Supply chain constraints represent a second category of risk. The IEA has noted that the global build-out of wind and solar is straining manufacturing capacity for key components including turbine blades, nacelles, transformers, and grid cables. Lead times for some high-voltage equipment have extended to four years or more, a pressure that affects the UK alongside other major markets. (Source: IEA)
Public acceptance of new infrastructure — transmission lines, substations, and large-scale solar farms — remains variable, with community benefit frameworks and ownership models increasingly cited by researchers as tools for improving social licence. Studies published in Nature Energy and Energy Research and Social Science suggest that projects with meaningful local equity stakes achieve faster planning approval and face lower rates of operational opposition. (Source: Nature Energy; Energy Research and Social Science)

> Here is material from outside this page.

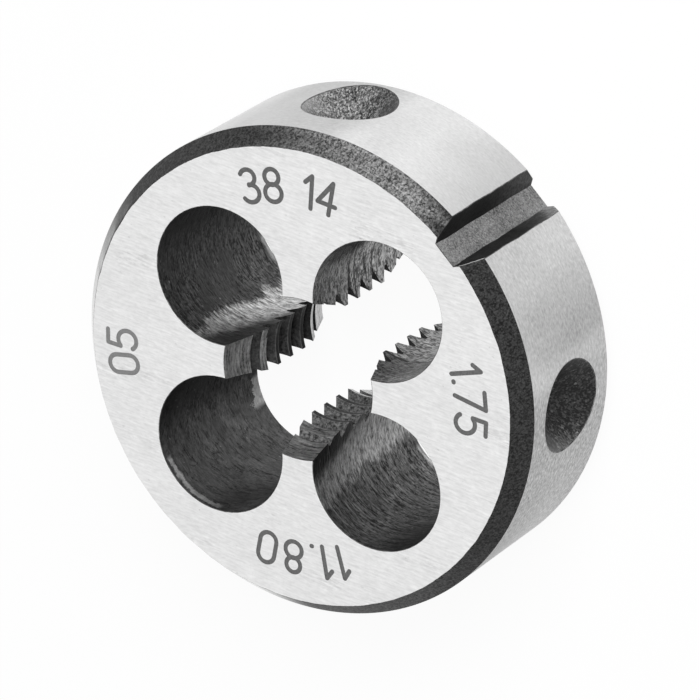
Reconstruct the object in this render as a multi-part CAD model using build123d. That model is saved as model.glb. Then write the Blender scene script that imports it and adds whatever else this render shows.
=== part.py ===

The record investment numbers are a necessary condition for meeting the UK's climate targets, but analysts across the political spectrum are consistent on one point: capital commitments alone do not determine outcomes. The pace at which projects move from financial close to operational generation — through planning, grid connection, and construction — will determine whether the record figures translate into delivered clean power capacity by the end of the decade. With the net zero deadline fixed in law and international credibility increasingly tied to domestic delivery, the margin for systemic delay is narrowing.